Often when we tell our families stories, or more specifically when we tell our church stories, we are tempted to leave out the parts that don’t make us look very good.  I’ve been involved with numerous congregational anniversary celebrations, and congregations often like to gloss over the less favourable parts of their history – I suspect Ted would back me up on that.

But the reality is that God works through us, through God’s people, despite those parts of our history that we would rather forget or gloss over.  And the Biblical writers remind us of that.  Here is a family story laid out with all its faults and foibles, its intrigues and side stories.  And yet, this is the family through which God promised to bless all the peoples of the world.  These are the ancestors of Jesus!

One of the things I’ve learned over my years of ministry, it that God works through our stories, no matter what they are and thus we need to be honest about our story.  While we may not see God at work in the middle of those bad times, those times are just as much a part of our history as the good times, and they are always a part of who we are.  I have been in congregations where their story included murder, rape, and abuse, and know another where arson was committed by a pastor who then committed suicide.  Those are not easy stories to tell.

Yet, God has chosen to work through the church, God’s people to bring the Good News to the world.  And God will continue to work through us, no matter what our story, just as God worked through the families of Abram, Isaac, and Jacob; through Leah and Rachel and their maidservants, Zilpah and Bilhah.  So we can relax.  Not that we shouldn’t try to do the right thing and act properly.  But perhaps we don’t need to get quite as uptight about whether everyone else is acting as they should.  God has used some rather unlikely characters, and some stories we might like to leave out, to fulfill God’s purposes.

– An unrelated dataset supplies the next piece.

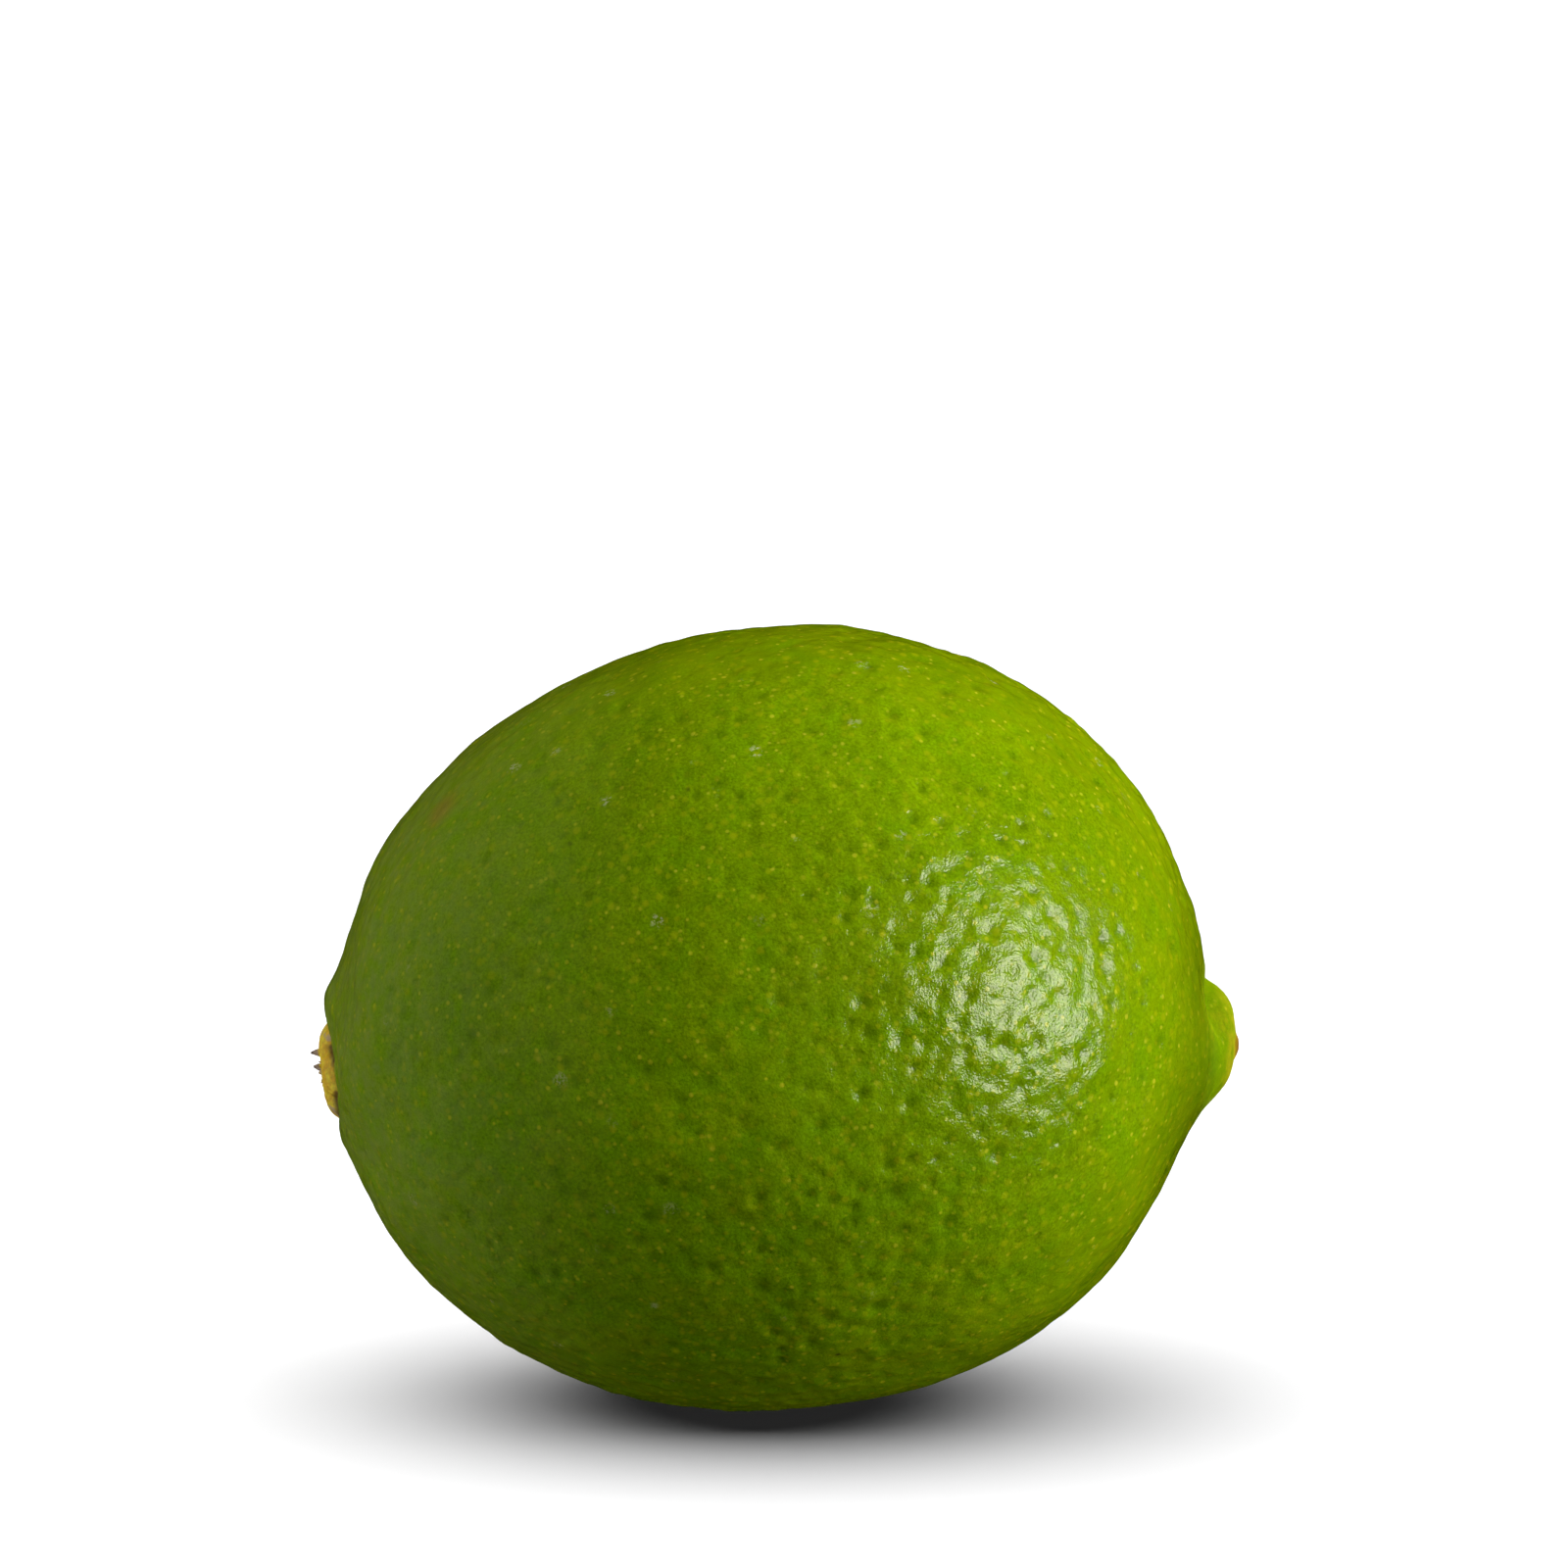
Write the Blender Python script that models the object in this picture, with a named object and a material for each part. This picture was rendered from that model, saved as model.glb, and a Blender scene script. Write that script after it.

God might even end up using you and I!

Prayer:  O God, I suspect we would not have chosen Jacob to carry on your work.  And that whole family system seems to be a mess.  Yet you saw something there, and used what we would call a dysfunctional family to bring about your purposes in the world.  Open our eyes to see you at work in the world, even in the most unlikely places.  Thank you that you have chosen us to be your people, despite who we are and even some of our dysfunctions as well.  May your will be done.